Continuing with the issue of trade mark registration for colours per se, G & M Safe Deck Limited (designers, suppliers, installers, and testers of fall protection solutions to the UK construction industry) applied to register a pure colour mark in the UK for “safety platform decking made of high-density polyethylene (HDPE), all for use in the house building industry” in Class 19 (UKTM application number 3173211; see UKIPO decision O-433-18).
The G&M Safe Deck product incorporates orange panels with orange rectangular shaped legs, as shown below:
J. Mac Safety Systems Limited’s Macdesk product incorporates orange and red panels with black rectangular shaped legs, as shown below:
J. Mac Safety Systems Limited opposed G & M Safe Deck Limited’s application, claiming that the use of the mark over a period of barely five years was insufficient to educate the average consumer that the colour orange (Pantone 1595C) had acquired a secondary meaning as a trade mark and, therefore, it was devoid of distinctive character and should be refused registration under section 3(1)(b).
The Hearing Officer said that there was no hard and fast rule about the length of time and this was merely one element of a multi factor assessment. “Clearly, if the applicant could rely upon decades of use then this would be advantageous, however it is plausible for five years to be a sufficient period of time”. Further, a period of five years did not greatly assist or hinder G & M Safe Deck Limited with its claim, and it was most certainly not detrimental to the extent that J. Mac Safety Systems Limited argued.
The evidence submitted demonstrated that third parties used colours other than orange for party safety platform decking. G & M Safe Deck Limited argued that the use of colour to distinguish between manufacturers had become common practice in the construction industry for safety decking and customers were accustomed to viewing the colour orange as indicating trade origin. However, the evidence wasn’t presented in witness statement format and, therefore, was hearsay.
G & M Safe Deck Limited’s alleged turnover from the rental and sale of safety platform decking between 2011 and 2017 was £2.9m. The evidence included a selection of sales invoices and evidence of G & M Safe Deck Limited’s share of the UK safety platform decking market.
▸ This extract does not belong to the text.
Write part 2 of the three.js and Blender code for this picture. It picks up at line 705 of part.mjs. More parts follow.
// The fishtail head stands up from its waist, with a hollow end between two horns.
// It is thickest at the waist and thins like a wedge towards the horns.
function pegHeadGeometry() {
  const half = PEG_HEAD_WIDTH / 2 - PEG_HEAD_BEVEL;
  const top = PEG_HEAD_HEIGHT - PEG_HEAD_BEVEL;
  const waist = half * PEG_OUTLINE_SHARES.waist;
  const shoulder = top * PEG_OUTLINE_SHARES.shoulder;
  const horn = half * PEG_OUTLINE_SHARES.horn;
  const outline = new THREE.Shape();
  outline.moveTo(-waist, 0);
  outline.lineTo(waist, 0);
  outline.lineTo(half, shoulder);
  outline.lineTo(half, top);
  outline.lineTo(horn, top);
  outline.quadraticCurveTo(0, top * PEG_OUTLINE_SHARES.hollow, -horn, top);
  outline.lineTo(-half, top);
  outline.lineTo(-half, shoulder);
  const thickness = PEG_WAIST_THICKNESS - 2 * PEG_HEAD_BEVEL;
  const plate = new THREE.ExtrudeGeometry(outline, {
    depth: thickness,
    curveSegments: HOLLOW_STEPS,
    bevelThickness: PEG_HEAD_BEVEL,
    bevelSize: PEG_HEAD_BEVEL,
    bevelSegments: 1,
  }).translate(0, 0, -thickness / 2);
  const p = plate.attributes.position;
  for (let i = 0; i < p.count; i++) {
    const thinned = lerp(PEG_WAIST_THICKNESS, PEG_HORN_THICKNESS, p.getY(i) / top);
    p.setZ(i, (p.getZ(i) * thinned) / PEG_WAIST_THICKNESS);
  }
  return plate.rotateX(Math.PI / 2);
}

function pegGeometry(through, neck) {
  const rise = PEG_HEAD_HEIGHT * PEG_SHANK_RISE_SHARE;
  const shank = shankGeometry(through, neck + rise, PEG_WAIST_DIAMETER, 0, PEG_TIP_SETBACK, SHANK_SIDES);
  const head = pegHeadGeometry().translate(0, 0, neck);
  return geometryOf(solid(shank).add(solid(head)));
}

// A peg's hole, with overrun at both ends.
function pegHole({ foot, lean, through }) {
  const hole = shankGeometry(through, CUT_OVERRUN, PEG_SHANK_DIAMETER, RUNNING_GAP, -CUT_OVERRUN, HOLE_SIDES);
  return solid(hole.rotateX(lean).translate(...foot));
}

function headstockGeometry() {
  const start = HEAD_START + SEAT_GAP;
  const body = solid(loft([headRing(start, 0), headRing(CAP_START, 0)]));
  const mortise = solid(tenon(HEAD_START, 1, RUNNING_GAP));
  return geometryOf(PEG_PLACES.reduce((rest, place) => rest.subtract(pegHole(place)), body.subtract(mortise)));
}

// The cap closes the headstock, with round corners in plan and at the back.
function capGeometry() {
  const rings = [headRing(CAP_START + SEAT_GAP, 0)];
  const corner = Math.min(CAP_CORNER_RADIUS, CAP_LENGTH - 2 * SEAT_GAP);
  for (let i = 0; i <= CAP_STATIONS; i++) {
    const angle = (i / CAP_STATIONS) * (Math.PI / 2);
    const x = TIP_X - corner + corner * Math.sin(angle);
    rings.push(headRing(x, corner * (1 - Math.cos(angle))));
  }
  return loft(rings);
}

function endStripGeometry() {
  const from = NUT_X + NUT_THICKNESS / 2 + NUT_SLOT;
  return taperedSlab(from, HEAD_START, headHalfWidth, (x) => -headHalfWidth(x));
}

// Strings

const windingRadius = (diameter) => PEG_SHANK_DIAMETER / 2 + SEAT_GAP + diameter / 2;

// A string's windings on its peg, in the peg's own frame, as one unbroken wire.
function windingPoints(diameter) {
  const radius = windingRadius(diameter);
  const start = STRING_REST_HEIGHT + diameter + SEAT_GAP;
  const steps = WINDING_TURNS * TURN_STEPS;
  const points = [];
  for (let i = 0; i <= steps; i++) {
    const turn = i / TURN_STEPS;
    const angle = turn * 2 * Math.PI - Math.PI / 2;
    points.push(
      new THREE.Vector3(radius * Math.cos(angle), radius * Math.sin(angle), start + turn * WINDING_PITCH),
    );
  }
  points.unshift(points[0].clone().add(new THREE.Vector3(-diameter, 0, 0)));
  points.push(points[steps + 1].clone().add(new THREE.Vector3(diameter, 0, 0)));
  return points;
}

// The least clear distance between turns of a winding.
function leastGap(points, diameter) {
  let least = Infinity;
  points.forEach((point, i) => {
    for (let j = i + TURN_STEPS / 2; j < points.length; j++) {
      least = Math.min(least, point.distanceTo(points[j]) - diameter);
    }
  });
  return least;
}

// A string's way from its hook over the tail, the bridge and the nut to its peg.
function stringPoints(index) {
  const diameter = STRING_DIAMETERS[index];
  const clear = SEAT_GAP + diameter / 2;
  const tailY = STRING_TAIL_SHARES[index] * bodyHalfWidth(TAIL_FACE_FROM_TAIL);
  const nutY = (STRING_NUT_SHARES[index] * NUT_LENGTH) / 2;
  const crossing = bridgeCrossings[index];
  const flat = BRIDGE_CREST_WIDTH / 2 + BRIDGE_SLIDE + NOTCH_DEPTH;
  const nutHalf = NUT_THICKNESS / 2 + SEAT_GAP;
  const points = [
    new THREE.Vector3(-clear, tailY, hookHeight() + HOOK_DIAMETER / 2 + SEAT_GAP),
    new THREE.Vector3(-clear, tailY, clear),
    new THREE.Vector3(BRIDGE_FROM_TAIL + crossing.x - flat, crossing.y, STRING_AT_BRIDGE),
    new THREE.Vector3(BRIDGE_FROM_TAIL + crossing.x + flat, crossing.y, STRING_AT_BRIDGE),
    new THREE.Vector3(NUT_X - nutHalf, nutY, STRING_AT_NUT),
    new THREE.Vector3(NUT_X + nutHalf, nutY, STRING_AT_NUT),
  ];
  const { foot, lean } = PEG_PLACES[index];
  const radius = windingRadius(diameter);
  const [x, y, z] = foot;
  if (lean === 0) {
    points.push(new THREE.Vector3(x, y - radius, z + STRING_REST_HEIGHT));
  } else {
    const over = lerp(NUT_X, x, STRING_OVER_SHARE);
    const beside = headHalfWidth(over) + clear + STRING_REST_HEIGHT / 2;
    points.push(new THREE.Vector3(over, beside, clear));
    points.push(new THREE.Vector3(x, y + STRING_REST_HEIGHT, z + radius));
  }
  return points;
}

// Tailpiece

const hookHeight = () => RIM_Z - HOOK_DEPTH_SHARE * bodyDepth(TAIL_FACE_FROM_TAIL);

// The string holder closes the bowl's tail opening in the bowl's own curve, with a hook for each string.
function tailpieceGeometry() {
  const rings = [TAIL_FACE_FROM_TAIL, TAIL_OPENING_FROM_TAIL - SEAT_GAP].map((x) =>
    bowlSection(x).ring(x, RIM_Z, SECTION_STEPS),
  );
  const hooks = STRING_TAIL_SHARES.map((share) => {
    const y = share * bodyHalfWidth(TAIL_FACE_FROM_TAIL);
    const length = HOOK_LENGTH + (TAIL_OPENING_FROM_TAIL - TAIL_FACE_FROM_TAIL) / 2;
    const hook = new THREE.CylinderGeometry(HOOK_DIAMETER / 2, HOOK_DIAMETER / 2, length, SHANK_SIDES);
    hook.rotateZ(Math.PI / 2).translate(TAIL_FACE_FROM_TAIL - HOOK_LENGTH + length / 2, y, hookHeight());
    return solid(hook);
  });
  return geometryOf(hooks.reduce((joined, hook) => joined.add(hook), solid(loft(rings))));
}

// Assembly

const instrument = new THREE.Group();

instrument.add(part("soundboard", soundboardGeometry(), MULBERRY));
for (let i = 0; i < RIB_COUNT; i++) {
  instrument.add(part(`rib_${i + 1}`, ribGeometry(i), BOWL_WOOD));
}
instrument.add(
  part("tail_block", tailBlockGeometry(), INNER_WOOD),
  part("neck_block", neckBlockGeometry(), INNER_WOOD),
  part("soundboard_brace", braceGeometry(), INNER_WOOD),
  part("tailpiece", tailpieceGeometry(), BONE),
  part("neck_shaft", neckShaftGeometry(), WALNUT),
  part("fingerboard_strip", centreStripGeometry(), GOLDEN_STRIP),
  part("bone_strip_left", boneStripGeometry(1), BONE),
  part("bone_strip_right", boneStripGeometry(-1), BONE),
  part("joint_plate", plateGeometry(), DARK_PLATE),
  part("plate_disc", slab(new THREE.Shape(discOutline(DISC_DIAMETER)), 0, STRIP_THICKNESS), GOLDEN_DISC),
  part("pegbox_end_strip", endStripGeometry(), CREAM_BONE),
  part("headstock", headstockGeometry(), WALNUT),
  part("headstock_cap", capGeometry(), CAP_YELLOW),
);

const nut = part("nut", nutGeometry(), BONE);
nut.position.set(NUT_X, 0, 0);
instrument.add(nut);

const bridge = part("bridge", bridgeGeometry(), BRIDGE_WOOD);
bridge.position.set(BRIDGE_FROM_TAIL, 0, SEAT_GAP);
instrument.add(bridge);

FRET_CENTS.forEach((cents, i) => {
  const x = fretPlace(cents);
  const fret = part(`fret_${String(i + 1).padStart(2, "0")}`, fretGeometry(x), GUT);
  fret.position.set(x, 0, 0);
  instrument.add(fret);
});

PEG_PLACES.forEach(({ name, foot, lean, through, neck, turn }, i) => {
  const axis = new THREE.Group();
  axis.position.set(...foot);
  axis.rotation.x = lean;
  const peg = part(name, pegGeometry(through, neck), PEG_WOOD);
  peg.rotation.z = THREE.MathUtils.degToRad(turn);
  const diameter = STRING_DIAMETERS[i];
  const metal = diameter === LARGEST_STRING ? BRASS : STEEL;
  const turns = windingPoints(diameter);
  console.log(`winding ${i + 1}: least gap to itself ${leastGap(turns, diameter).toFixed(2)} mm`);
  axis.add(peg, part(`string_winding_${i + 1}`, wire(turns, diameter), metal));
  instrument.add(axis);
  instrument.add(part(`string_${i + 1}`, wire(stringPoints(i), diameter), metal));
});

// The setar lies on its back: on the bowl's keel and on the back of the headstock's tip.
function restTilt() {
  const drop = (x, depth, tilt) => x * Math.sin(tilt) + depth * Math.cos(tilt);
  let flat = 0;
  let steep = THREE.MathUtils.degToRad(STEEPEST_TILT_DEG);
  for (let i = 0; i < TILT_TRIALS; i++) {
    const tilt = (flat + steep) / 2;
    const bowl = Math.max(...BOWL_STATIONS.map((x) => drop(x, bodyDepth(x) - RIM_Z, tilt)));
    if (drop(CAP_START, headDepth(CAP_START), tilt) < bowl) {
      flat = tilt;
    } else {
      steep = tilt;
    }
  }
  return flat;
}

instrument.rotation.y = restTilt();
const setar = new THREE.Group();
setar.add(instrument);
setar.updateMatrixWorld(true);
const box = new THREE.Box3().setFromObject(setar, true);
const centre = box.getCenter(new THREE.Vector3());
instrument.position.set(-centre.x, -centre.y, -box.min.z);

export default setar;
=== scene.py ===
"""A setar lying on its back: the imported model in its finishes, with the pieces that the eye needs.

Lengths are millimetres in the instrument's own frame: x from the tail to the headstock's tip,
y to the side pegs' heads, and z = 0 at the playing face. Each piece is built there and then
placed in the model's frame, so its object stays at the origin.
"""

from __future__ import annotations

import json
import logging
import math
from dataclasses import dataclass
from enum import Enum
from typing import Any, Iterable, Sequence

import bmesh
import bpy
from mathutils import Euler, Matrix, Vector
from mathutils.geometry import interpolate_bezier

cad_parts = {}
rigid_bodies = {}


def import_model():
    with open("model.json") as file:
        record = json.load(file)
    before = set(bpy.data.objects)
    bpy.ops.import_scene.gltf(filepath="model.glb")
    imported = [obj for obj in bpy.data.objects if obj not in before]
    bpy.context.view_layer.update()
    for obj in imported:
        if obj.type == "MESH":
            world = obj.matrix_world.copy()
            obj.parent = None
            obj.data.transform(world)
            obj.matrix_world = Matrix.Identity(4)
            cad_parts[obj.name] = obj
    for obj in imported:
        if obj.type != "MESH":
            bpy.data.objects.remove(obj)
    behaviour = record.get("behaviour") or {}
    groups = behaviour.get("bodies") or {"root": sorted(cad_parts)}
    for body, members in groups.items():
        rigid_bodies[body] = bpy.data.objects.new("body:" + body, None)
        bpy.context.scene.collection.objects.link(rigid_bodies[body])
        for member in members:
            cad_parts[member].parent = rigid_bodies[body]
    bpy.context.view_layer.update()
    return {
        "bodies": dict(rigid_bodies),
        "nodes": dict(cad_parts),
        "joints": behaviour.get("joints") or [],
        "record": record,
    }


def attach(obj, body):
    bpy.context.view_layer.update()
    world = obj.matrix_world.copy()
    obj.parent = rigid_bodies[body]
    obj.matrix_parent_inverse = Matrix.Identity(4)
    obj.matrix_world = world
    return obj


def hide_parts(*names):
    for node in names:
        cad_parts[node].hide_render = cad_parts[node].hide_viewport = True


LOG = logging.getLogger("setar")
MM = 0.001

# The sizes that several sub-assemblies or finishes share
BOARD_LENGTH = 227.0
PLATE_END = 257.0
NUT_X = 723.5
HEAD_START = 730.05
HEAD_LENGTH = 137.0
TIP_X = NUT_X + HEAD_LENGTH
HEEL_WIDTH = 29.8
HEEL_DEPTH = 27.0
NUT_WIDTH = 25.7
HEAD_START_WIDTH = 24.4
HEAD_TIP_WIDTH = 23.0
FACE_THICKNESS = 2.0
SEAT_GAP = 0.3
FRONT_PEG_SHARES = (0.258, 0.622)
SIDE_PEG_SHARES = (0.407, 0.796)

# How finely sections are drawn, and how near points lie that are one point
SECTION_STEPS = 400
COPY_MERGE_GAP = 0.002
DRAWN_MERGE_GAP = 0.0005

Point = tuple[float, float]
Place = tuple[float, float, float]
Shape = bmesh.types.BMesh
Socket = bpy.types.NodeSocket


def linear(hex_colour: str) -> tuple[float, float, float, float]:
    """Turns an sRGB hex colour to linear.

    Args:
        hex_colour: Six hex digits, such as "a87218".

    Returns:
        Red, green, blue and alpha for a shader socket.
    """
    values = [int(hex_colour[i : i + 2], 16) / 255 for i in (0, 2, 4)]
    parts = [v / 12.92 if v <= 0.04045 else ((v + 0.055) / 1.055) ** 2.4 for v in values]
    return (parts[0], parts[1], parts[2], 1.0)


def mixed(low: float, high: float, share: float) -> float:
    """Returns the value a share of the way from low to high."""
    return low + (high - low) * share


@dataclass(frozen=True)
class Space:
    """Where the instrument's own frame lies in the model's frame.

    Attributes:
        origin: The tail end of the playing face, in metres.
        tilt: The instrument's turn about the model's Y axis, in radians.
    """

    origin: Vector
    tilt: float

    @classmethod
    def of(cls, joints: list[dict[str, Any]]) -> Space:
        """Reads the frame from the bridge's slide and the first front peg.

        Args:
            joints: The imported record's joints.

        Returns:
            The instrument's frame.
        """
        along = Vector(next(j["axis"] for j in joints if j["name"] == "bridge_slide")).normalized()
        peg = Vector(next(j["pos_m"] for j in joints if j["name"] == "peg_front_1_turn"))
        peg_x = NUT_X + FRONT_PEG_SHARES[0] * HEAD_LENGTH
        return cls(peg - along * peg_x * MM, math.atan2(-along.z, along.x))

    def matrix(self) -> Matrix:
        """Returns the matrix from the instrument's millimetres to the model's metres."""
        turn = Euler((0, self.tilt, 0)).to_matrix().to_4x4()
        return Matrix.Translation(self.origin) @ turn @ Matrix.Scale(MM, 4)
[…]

In terms of advertising and marketing, G & M Safe Deck Limited spent a very low amount as they predominantly relied on word of mouth recommendations. They provided a small number of marketing communications, an extensive list (in the few hundreds) of companies targeted for marketing purposes and a sales brochure, which contained the following statement:
However, the hearing officer noted that the above statement suggested that the colour served a technical purpose rather than denoting trade origin. Also, it was not clear how many brochures were issued, to whom or where. Further, the hearing officer said that “the sales do appear to be steadily increasing but they are not striking, particularly in light of competitor figures”.
Unfortunately for the UKTM applicant, J. Mac Safety Systems Limited’s evidence showed that its turnover for one quarter was greater than G & M Safe Deck Limited’s annual turnover. The hearing officer thought G & M Safe Deck Limited’s market share of between 5 and 8% was reasonable, but its only real advertising spend – maintaining a website at a cost of around £200 per year – was very low, and did not assist its claim to having acquired a distinctive character.
Although the hearing officer concluded that G & M Safe Deck Limited had established that some of its customers, competitors and the current trade body recognised the colour orange to be associated with it when used on the applied for goods, much of that evidence appeared to have been solicited for the proceedings.
In view of the above, the hearing officer found that G & M Safe Deck Limited had not established its claim to acquired distinctiveness and, therefore, the objection under section 3(1)(b) of the Act was maintained.
This decision highlights the difficulty faced by applicants for colour trade marks, given the general interest in not unreasonably restricting competitor’s access to the use of colours. In essence, successful registration of a pure colour as a trade mark depends on whether the public associate that particular shade of colour with the goods or services for which registration is sought. It also shows the importance of testing robustly to ascertain the quality of evidence; otherwise, it can result in the acceptance of a mark that should have been rejected. As the hearing officer acknowledged, his decision differed from that made by a different hearing officer and he appreciated that “this may be frustrating for the applicant”. However, he pointed out that he had had the benefit of evidence and submissions from the opponent (which included evidence illustrating that third parties used red, orange and other colours in relation to safety platforms). As noted by the hearing officer, filing hearsay evidence inherently comes with the risk that such evidence might be given little weight or dismissed entirely. In this particular case, an aspect which affected the weight of the evidence was that all of the emails and letters had been solicited for these proceedings.